KL’s fusion of various Asian influences makes the food fabulous. Coffee addicts may not do so well, though western-style hotels offer good kopi susu – coffee with milk – and there is, as everywhere, Starbucks.

For relief from city life head for the cool Cameron Highlands (once the colonials’ favourite haunt) or Malacca with its Portuguese influence, or laid-back Langkawi Island, a 55-minute flight from KL.

Langkawi locals potter around on scooters, grey monkeys lounge on roadsides, golf course beckon, the shopping is duty free and you can get out into nature.

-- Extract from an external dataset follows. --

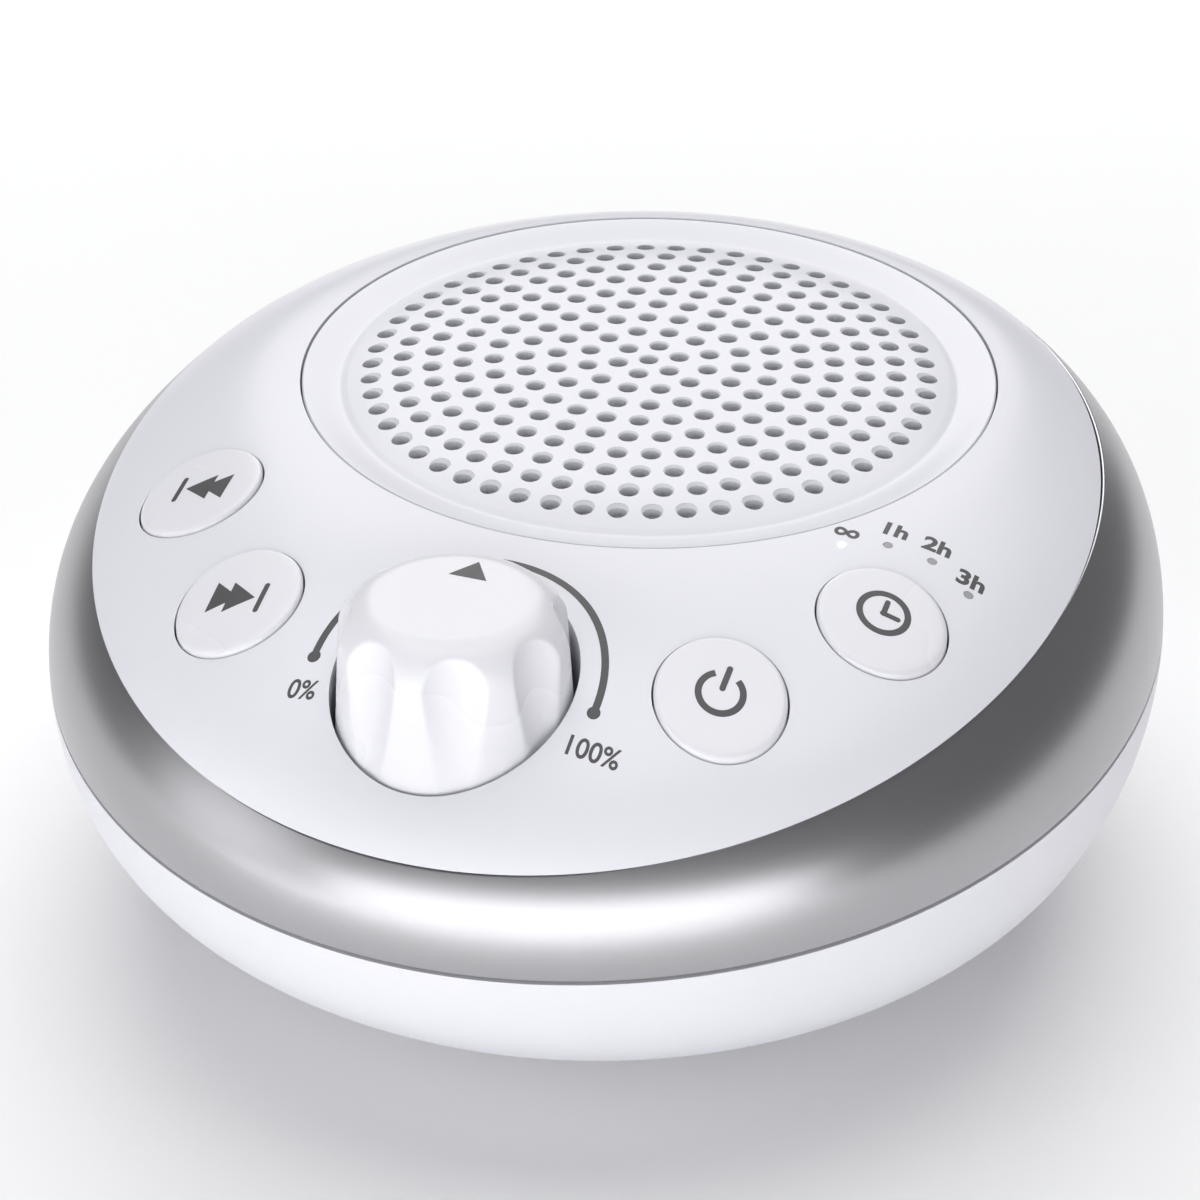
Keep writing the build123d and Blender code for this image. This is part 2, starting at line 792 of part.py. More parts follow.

Try an early morning jungle walk amidst the racket set up by 26 species of cicada.

You’ll need a guide – this emerald paradise is fascinating but has sharp plants and ferocious ants. Bird life is great; with luck you’ll spot a racket-tailed drongo, its rear end sporting feathers like tiny twin ping-pong bats.

Langkawi has many super resorts, but for something different try Bon Ton, where you can hire your own authentic antique Malay house, but with gorgeous décor and air-con, plus a terrific restaurant.

Australian owner Narelle McMurtrie will love you if you donate to her nearby shelter for abandoned animals. Dogs aren’t much liked in Malaysia and she’s caring for 75 pooches long-term and not a few cats as well. “People ask how we keep the shelter going. I say, ‘Eat more, drink more!’ Would you like another bottle of wine?” she urged us with a laugh.

Oh, there was so much to eat and see and try out. Very tiring. Which is why, the next day, I whiled away an hour on a massage table at the elegant Andaman Resort. The spa was in a shady pavilion above the white beach. I could hear the soft tch-tch of green geckos chatting in the rafters. A Balinese girl with soft but steely hands gave me top-to-toe attention. Every now and again she asked politely, “Excuse me? How is my pressure?”

“Lovely,” I sighed. And, later, as she handed me a cool drink flavoured with golden tamarind root, a touch of honey and a drop or three of fresh lime juice, I realised I was feeling, so unusually, no pressure at all.